### REQUIRED TASK
Copy every record word for word.

### INPUT MATERIAL
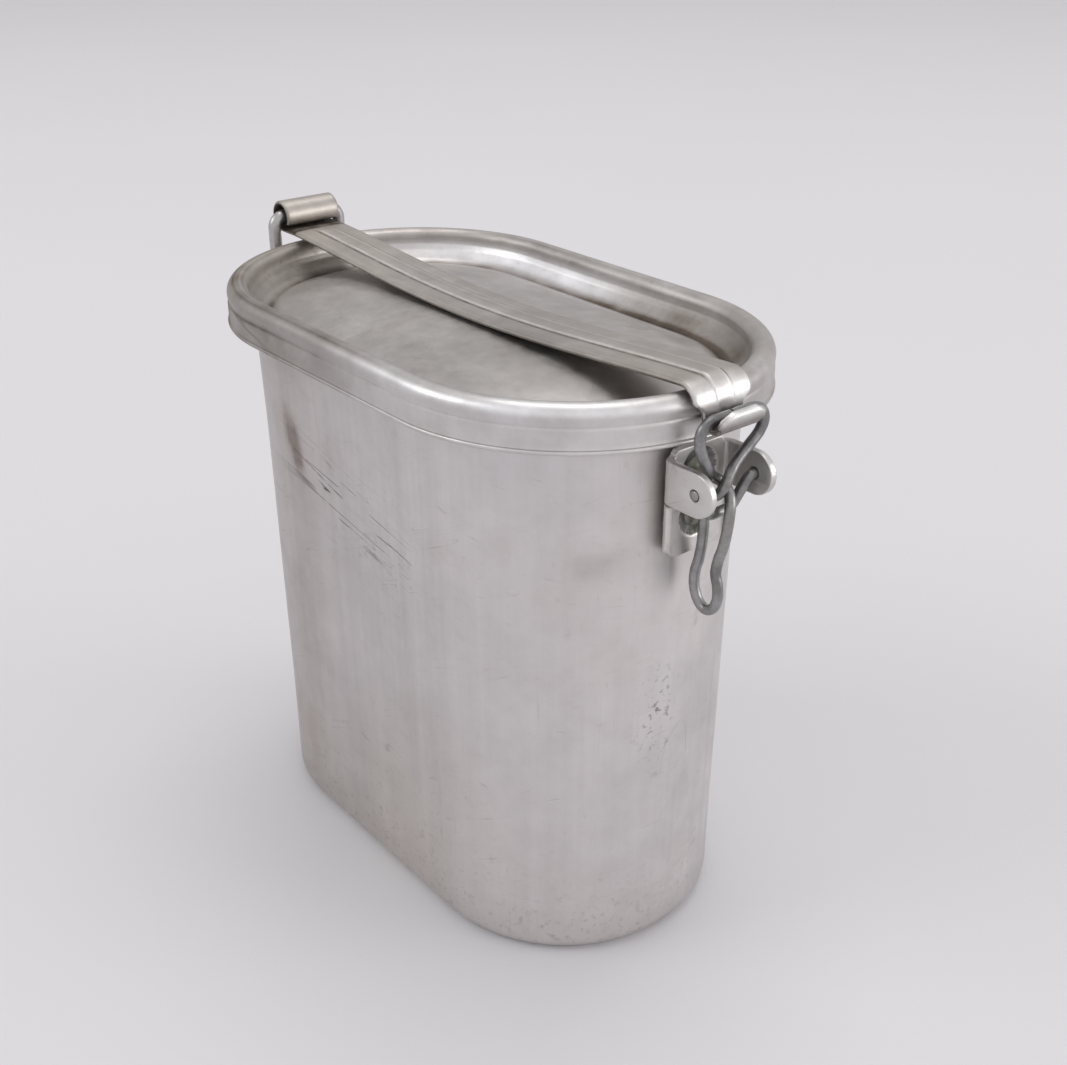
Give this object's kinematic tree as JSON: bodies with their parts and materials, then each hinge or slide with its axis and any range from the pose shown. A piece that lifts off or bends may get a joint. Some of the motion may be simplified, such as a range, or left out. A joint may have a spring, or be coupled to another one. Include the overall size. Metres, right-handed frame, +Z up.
{
  "type": "food canteen",
  "caption": "Oval deep-drawn aluminium food canteen with a sunken lid held down by a hinged metal strap and a wire over-centre latch.",
  "frame": {"origin": "centre of the pot's base, on the face it stands on", "axes": "+X along the long side to the latch, +Z up, +Y across the pot"},
  "size_m": [0.2, 0.1084, 0.1836],
  "materials": {
    "pot_metal": "worn, drawn, lightly tarnished",
    "lid_metal": "worn, polished on the rim, stained in the crease",
    "strap_metal": "brushed along its length, worn bright at the bend",
    "bracket_metal": "pressed, satin",
    "rivet_metal": "dull, dirty round the head",
    "ring_metal": "worn wire",
    "latch_wire": "dark, dull galvanised wire"
  },
  "bodies": {
    "pot": {"pot": "pot_metal", "front_bracket": "bracket_metal", "front_rivets": "rivet_metal", "rear_bracket": "bracket_metal", "rear_rivets": "rivet_metal"},
    "lid": {"lid": "lid_metal"},
    "ring": {"rear_ring": "ring_metal"},
    "strap": {"strap": "strap_metal"},
    "link": {"latch_link": "latch_wire"},
    "lever": {"closing_lever": "latch_wire"}
  },
  "joints": [
    {"name": "ring_swing", "type": "hinge", "parent": "pot", "child": "ring", "pos_m": [-0.0943, 0, 0.1494], "axis": [0, -1, 0], "range_deg": [0, 110]},
    {"name": "strap_swing", "type": "hinge", "parent": "ring", "child": "strap", "pos_m": [-0.0943, 0, 0.1787], "axis": [0, -1, 0], "range_deg": [0, 110]},
    {"name": "lid_lift", "type": "slide", "parent": "pot", "child": "lid", "axis": [0, 0, 1], "range_m": [0, 0.0461]},
    {"name": "link_swing", "type": "hinge", "parent": "pot", "child": "link", "pos_m": [0.0943, 0, 0.1494], "axis": [0, -1, 0], "range_deg": [0, 90]},
    {"name": "lever_swing", "type": "hinge", "parent": "link", "child": "lever", "pos_m": [0.0924, 0, 0.1412], "axis": [0, -1, 0], "range_deg": [-65.7, 0]}
  ],
  "couplings": [
    {"joint": "ring_swing", "follows": "strap_swing", "ratio": 1},
    {"joint": "lid_lift", "follows": "strap_swing", "m_per_rad": 0.024},
    {"joint": "lever_swing", "follows": "link_swing", "ratio": -0.73}
  ]
}
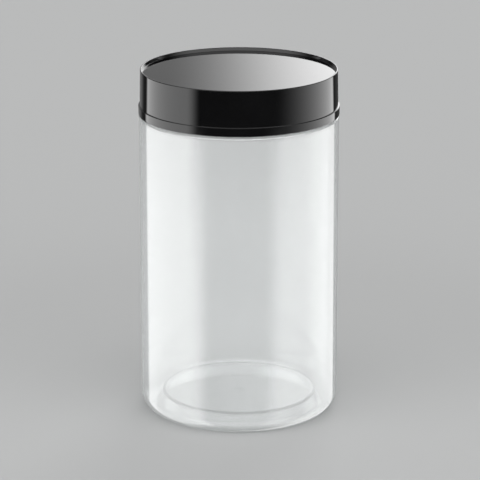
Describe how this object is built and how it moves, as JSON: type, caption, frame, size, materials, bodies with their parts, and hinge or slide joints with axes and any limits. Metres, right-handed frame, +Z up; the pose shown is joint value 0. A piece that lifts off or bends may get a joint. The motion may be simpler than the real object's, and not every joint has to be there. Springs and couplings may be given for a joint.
{
  "type": "plastic jar with screw lid",
  "caption": "Tall clear plastic jar with straight sides, a wide threaded neck, a pushed-up base and a glossy black screw lid with a foam liner.",
  "frame": {"origin": "middle of the foot ring, at the level of the surface that the jar stands on", "axes": "+Z up along the axis of the jar and its lid; the threads start at 60 degrees from +X towards +Y"},
  "size_m": [0.1002, 0.1002, 0.1761],
  "materials": {
    "clear_body": "clear, glossy",
    "black_lid": "polished black",
    "white_foam": "fine closed-cell foam"
  },
  "bodies": {
    "jar": {"jar_body": "clear_body"},
    "liner": {"liner": "white_foam"},
    "lid": {"lid": "black_lid"}
  },
  "joints": [
    {"name": "lid_rise", "type": "slide", "parent": "jar", "child": "liner", "axis": [0, 0, 1], "range_m": [0, 0.0191]},
    {"name": "lid_turn", "type": "hinge", "parent": "liner", "child": "lid", "pos_m": [0, 0, 0.1718], "axis": [0, 0, 1], "range_deg": [0, 1368]}
  ],
  "couplings": [
    {"joint": "lid_rise", "follows": "lid_turn", "m_per_rad": 0.00079577}
  ]
}
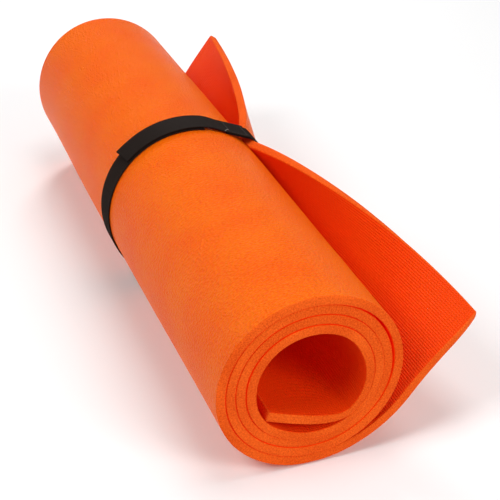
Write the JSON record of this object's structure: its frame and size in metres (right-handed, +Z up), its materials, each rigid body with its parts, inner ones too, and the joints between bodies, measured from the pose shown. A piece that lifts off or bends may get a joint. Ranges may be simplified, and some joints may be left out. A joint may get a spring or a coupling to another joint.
{
  "type": "foam sleeping pad",
  "caption": "Closed-cell foam sleeping pad rolled up with its free end flaring open, held by an elastic band with a hook-and-loop closure.",
  "frame": {"origin": "centre of the whole part's footprint box, on the surface that the roll lies on", "axes": "+X along the roll towards the end where the free end flares most, +Y across the roll towards the free end, +Z up"},
  "size_m": [0.6, 0.2162, 0.1626],
  "materials": {
    "foam": "matte",
    "elastic": "matte",
    "loop": "matte",
    "hook": "satin",
    "thread": "satin"
  },
  "bodies": {
    "roll": {"pad_roll": "foam"},
    "free_end": {"pad_free_end": "foam"},
    "strap": {"elastic_band": "elastic", "loop_tape": "loop", "hook_tape_sewn_end": "hook", "hook_tape_stitches": "thread", "loop_tape_stitches": "thread"},
    "closure": {"hook_tape": "hook"}
  },
  "joints": [
    {"name": "strap_slide", "type": "slide", "parent": "roll", "child": "strap", "axis": [1, 0, 0], "range_m": [0, 0.36], "deforming": ["pad_free_end"]},
    {"name": "closure_peel", "type": "hinge", "parent": "strap", "child": "closure", "pos_m": [-0.014, 0.0085, 0.15174], "axis": [-1, 0, 0], "range_deg": [0, 110]},
    {"name": "free_end_open", "type": "hinge", "parent": "roll", "child": "free_end", "pos_m": [0, -0.00678, 0.00676], "axis": [-1, 0, 0], "range_deg": [0, 30], "deforming": ["pad_free_end"]}
  ],
  "couplings": [
    {"joint": "free_end_open", "follows": "strap_slide", "rad_per_m": 1.454}
  ]
}
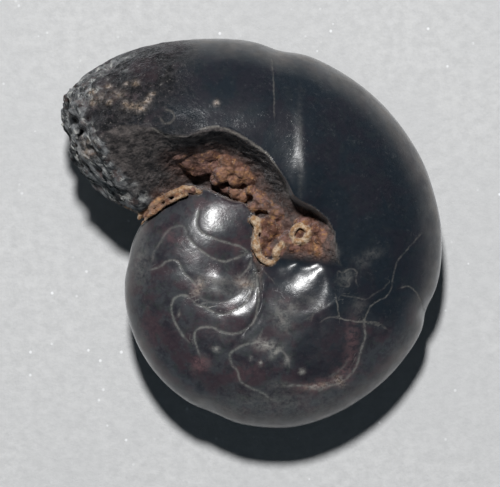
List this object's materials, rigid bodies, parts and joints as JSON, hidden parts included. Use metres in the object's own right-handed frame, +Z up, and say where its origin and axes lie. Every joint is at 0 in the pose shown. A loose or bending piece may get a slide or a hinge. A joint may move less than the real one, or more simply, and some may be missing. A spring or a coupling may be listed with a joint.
{
  "type": "fossil ammonite",
  "caption": "Small globose ammonite stone mould, tightly coiled with a closed umbilicus, broken at the end of the last whorl, with rusty matrix in the broken flank; lies flat.",
  "frame": {"origin": "middle of the bounding footprint, on the surface that the fossil rests on", "axes": "+Z up, close to the coiling axis; +Y towards the thick last half whorl; +X to the right when the ball is at the lower left, seen from above"},
  "size_m": [0.0214, 0.0221, 0.0101],
  "materials": {
    "ironstone": "naturally polished near-black iron-oxide mould with pale suture lines, dull where broken, and orange-brown matrix in the umbilical trough"
  },
  "bodies": {
    "root": {"ammonite": "ironstone"}
  },
  "joints": []
}
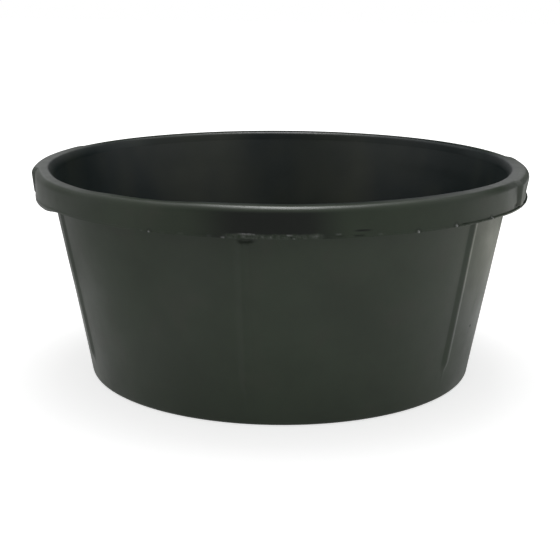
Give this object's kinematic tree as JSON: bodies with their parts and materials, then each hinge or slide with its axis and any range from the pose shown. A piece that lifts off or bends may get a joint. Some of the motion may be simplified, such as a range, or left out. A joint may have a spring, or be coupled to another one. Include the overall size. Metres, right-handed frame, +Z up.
{
  "type": "rubber utility tub",
  "caption": "Low round rubber tub with a tapered ribbed wall, a thick rim band with a grip let in on either side, and a flat foot ring.",
  "frame": {"origin": "middle of the footprint, on the ground, under the tub's own axis", "axes": "+Z up along the tub's axis, +X through the middle of one grip, -Y through one of the wall's ribs"},
  "size_m": [0.5078, 0.5068, 0.216],
  "materials": {
    "bowl_rubber": "satin black moulded rubber with a faint green cast and cloudy wear",
    "rim_rubber": "smooth satin black moulded rubber, greyer where it is rubbed along the crest",
    "grip_rubber": "smooth satin black moulded rubber, slightly duller from handling"
  },
  "bodies": {
    "root": {"tub_bowl": "bowl_rubber", "rim_band": "rim_rubber", "grip_pad_right": "grip_rubber", "grip_pad_left": "grip_rubber"}
  },
  "joints": []
}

### CORRECT ANSWER
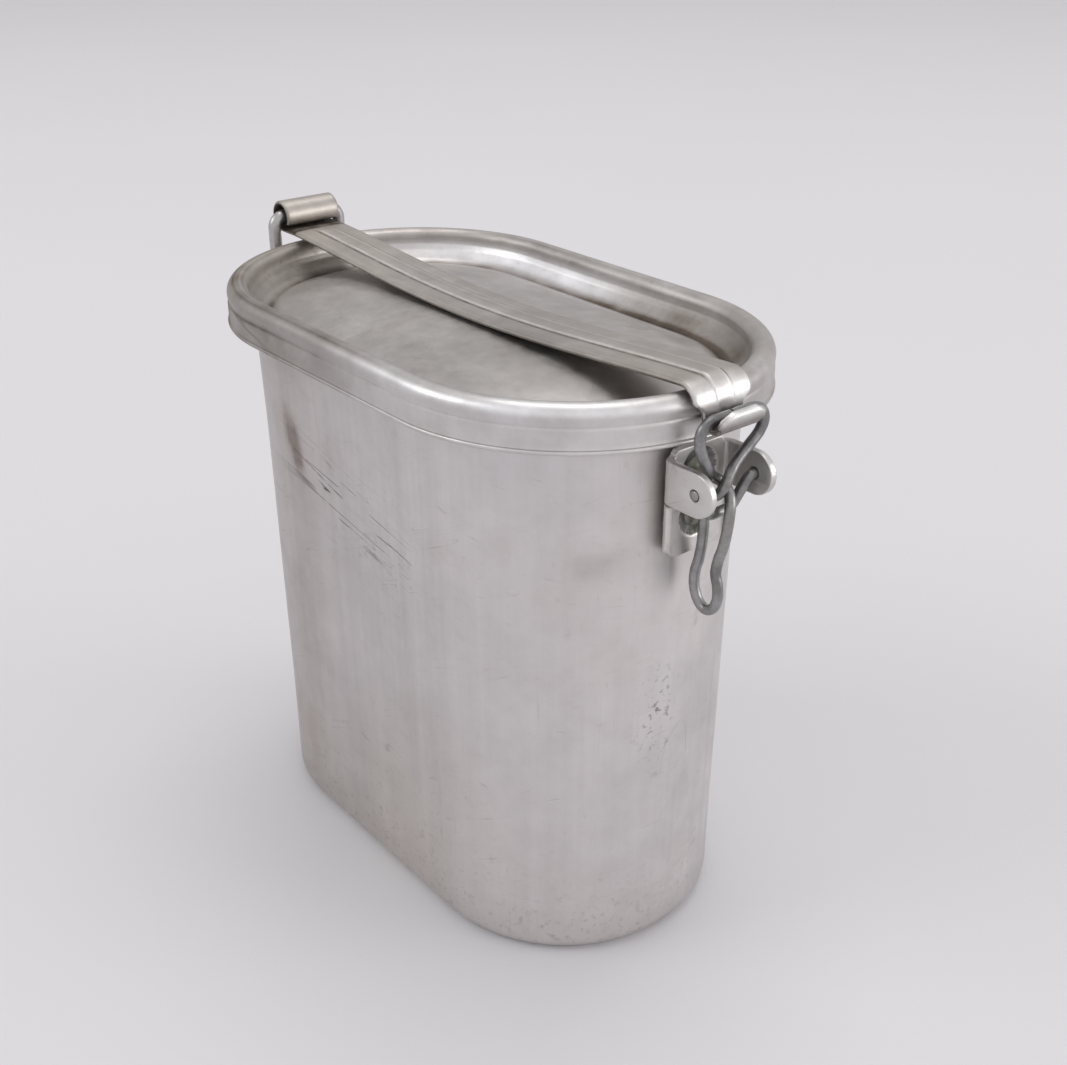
Give this object's kinematic tree as JSON: bodies with their parts and materials, then each hinge or slide with its axis and any range from the pose shown. A piece that lifts off or bends may get a joint. Some of the motion may be simplified, such as a range, or left out. A joint may have a spring, or be coupled to another one. Include the overall size. Metres, right-handed frame, +Z up.
{
  "type": "food canteen",
  "caption": "Oval deep-drawn aluminium food canteen with a sunken lid held down by a hinged metal strap and a wire over-centre latch.",
  "frame": {"origin": "centre of the pot's base, on the face it stands on", "axes": "+X along the long side to the latch, +Z up, +Y across the pot"},
  "size_m": [0.2, 0.1084, 0.1836],
  "materials": {
    "pot_metal": "worn, drawn, lightly tarnished",
    "lid_metal": "worn, polished on the rim, stained in the crease",
    "strap_metal": "brushed along its length, worn bright at the bend",
    "bracket_metal": "pressed, satin",
    "rivet_metal": "dull, dirty round the head",
    "ring_metal": "worn wire",
    "latch_wire": "dark, dull galvanised wire"
  },
  "bodies": {
    "pot": {"pot": "pot_metal", "front_bracket": "bracket_metal", "front_rivets": "rivet_metal", "rear_bracket": "bracket_metal", "rear_rivets": "rivet_metal"},
    "lid": {"lid": "lid_metal"},
    "ring": {"rear_ring": "ring_metal"},
    "strap": {"strap": "strap_metal"},
    "link": {"latch_link": "latch_wire"},
    "lever": {"closing_lever": "latch_wire"}
  },
  "joints": [
    {"name": "ring_swing", "type": "hinge", "parent": "pot", "child": "ring", "pos_m": [-0.0943, 0, 0.1494], "axis": [0, -1, 0], "range_deg": [0, 110]},
    {"name": "strap_swing", "type": "hinge", "parent": "ring", "child": "strap", "pos_m": [-0.0943, 0, 0.1787], "axis": [0, -1, 0], "range_deg": [0, 110]},
    {"name": "lid_lift", "type": "slide", "parent": "pot", "child": "lid", "axis": [0, 0, 1], "range_m": [0, 0.0461]},
    {"name": "link_swing", "type": "hinge", "parent": "pot", "child": "link", "pos_m": [0.0943, 0, 0.1494], "axis": [0, -1, 0], "range_deg": [0, 90]},
    {"name": "lever_swing", "type": "hinge", "parent": "link", "child": "lever", "pos_m": [0.0924, 0, 0.1412], "axis": [0, -1, 0], "range_deg": [-65.7, 0]}
  ],
  "couplings": [
    {"joint": "ring_swing", "follows": "strap_swing", "ratio": 1},
    {"joint": "lid_lift", "follows": "strap_swing", "m_per_rad": 0.024},
    {"joint": "lever_swing", "follows": "link_swing", "ratio": -0.73}
  ]
}
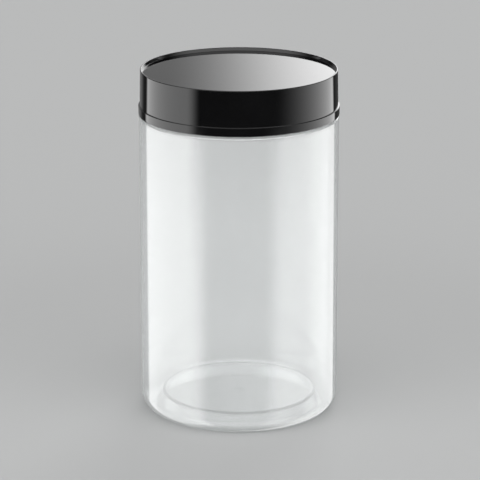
Describe how this object is built and how it moves, as JSON: type, caption, frame, size, materials, bodies with their parts, and hinge or slide joints with axes and any limits. Metres, right-handed frame, +Z up; the pose shown is joint value 0. A piece that lifts off or bends may get a joint. The motion may be simpler than the real object's, and not every joint has to be there. Springs and couplings may be given for a joint.
{
  "type": "plastic jar with screw lid",
  "caption": "Tall clear plastic jar with straight sides, a wide threaded neck, a pushed-up base and a glossy black screw lid with a foam liner.",
  "frame": {"origin": "middle of the foot ring, at the level of the surface that the jar stands on", "axes": "+Z up along the axis of the jar and its lid; the threads start at 60 degrees from +X towards +Y"},
  "size_m": [0.1002, 0.1002, 0.1761],
  "materials": {
    "clear_body": "clear, glossy",
    "black_lid": "polished black",
    "white_foam": "fine closed-cell foam"
  },
  "bodies": {
    "jar": {"jar_body": "clear_body"},
    "liner": {"liner": "white_foam"},
    "lid": {"lid": "black_lid"}
  },
  "joints": [
    {"name": "lid_rise", "type": "slide", "parent": "jar", "child": "liner", "axis": [0, 0, 1], "range_m": [0, 0.0191]},
    {"name": "lid_turn", "type": "hinge", "parent": "liner", "child": "lid", "pos_m": [0, 0, 0.1718], "axis": [0, 0, 1], "range_deg": [0, 1368]}
  ],
  "couplings": [
    {"joint": "lid_rise", "follows": "lid_turn", "m_per_rad": 0.00079577}
  ]
}
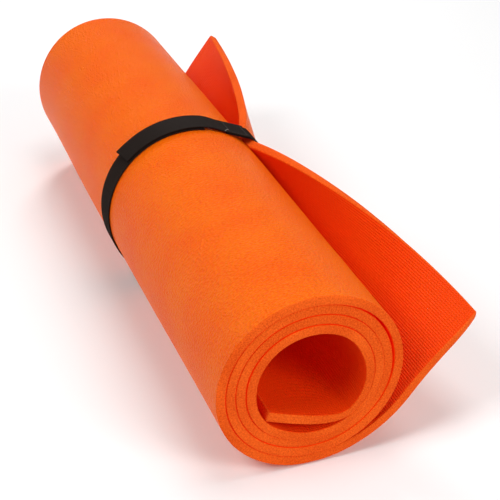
Write the JSON record of this object's structure: its frame and size in metres (right-handed, +Z up), its materials, each rigid body with its parts, inner ones too, and the joints between bodies, measured from the pose shown. A piece that lifts off or bends may get a joint. Ranges may be simplified, and some joints may be left out. A joint may get a spring or a coupling to another joint.
{
  "type": "foam sleeping pad",
  "caption": "Closed-cell foam sleeping pad rolled up with its free end flaring open, held by an elastic band with a hook-and-loop closure.",
  "frame": {"origin": "centre of the whole part's footprint box, on the surface that the roll lies on", "axes": "+X along the roll towards the end where the free end flares most, +Y across the roll towards the free end, +Z up"},
  "size_m": [0.6, 0.2162, 0.1626],
  "materials": {
    "foam": "matte",
    "elastic": "matte",
    "loop": "matte",
    "hook": "satin",
    "thread": "satin"
  },
  "bodies": {
    "roll": {"pad_roll": "foam"},
    "free_end": {"pad_free_end": "foam"},
    "strap": {"elastic_band": "elastic", "loop_tape": "loop", "hook_tape_sewn_end": "hook", "hook_tape_stitches": "thread", "loop_tape_stitches": "thread"},
    "closure": {"hook_tape": "hook"}
  },
  "joints": [
    {"name": "strap_slide", "type": "slide", "parent": "roll", "child": "strap", "axis": [1, 0, 0], "range_m": [0, 0.36], "deforming": ["pad_free_end"]},
    {"name": "closure_peel", "type": "hinge", "parent": "strap", "child": "closure", "pos_m": [-0.014, 0.0085, 0.15174], "axis": [-1, 0, 0], "range_deg": [0, 110]},
    {"name": "free_end_open", "type": "hinge", "parent": "roll", "child": "free_end", "pos_m": [0, -0.00678, 0.00676], "axis": [-1, 0, 0], "range_deg": [0, 30], "deforming": ["pad_free_end"]}
  ],
  "couplings": [
    {"joint": "free_end_open", "follows": "strap_slide", "rad_per_m": 1.454}
  ]
}
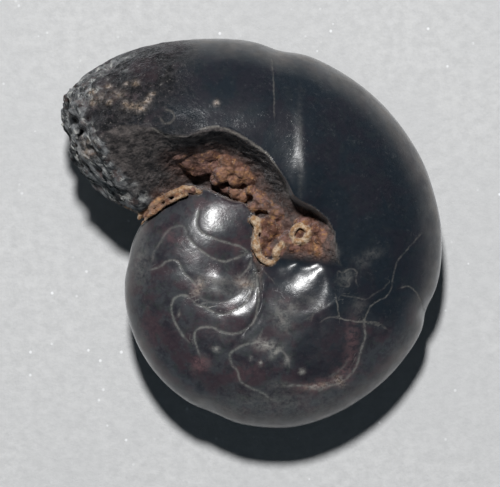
List this object's materials, rigid bodies, parts and joints as JSON, hidden parts included. Use metres in the object's own right-handed frame, +Z up, and say where its origin and axes lie. Every joint is at 0 in the pose shown. A loose or bending piece may get a slide or a hinge. A joint may move less than the real one, or more simply, and some may be missing. A spring or a coupling may be listed with a joint.
{
  "type": "fossil ammonite",
  "caption": "Small globose ammonite stone mould, tightly coiled with a closed umbilicus, broken at the end of the last whorl, with rusty matrix in the broken flank; lies flat.",
  "frame": {"origin": "middle of the bounding footprint, on the surface that the fossil rests on", "axes": "+Z up, close to the coiling axis; +Y towards the thick last half whorl; +X to the right when the ball is at the lower left, seen from above"},
  "size_m": [0.0214, 0.0221, 0.0101],
  "materials": {
    "ironstone": "naturally polished near-black iron-oxide mould with pale suture lines, dull where broken, and orange-brown matrix in the umbilical trough"
  },
  "bodies": {
    "root": {"ammonite": "ironstone"}
  },
  "joints": []
}
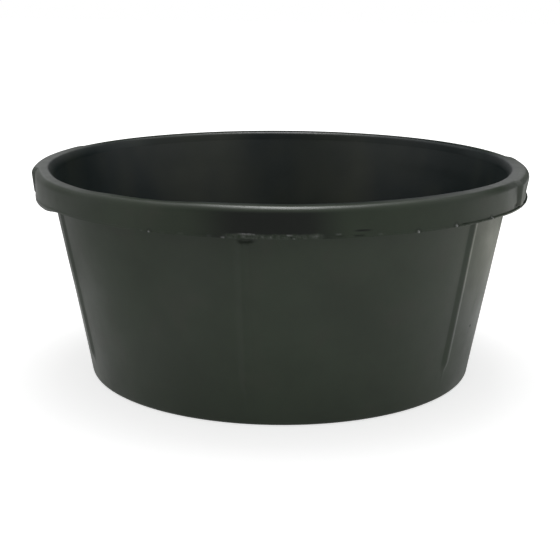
Give this object's kinematic tree as JSON: bodies with their parts and materials, then each hinge or slide with its axis and any range from the pose shown. A piece that lifts off or bends may get a joint. Some of the motion may be simplified, such as a range, or left out. A joint may have a spring, or be coupled to another one. Include the overall size. Metres, right-handed frame, +Z up.
{
  "type": "rubber utility tub",
  "caption": "Low round rubber tub with a tapered ribbed wall, a thick rim band with a grip let in on either side, and a flat foot ring.",
  "frame": {"origin": "middle of the footprint, on the ground, under the tub's own axis", "axes": "+Z up along the tub's axis, +X through the middle of one grip, -Y through one of the wall's ribs"},
  "size_m": [0.5078, 0.5068, 0.216],
  "materials": {
    "bowl_rubber": "satin black moulded rubber with a faint green cast and cloudy wear",
    "rim_rubber": "smooth satin black moulded rubber, greyer where it is rubbed along the crest",
    "grip_rubber": "smooth satin black moulded rubber, slightly duller from handling"
  },
  "bodies": {
    "root": {"tub_bowl": "bowl_rubber", "rim_band": "rim_rubber", "grip_pad_right": "grip_rubber", "grip_pad_left": "grip_rubber"}
  },
  "joints": []
}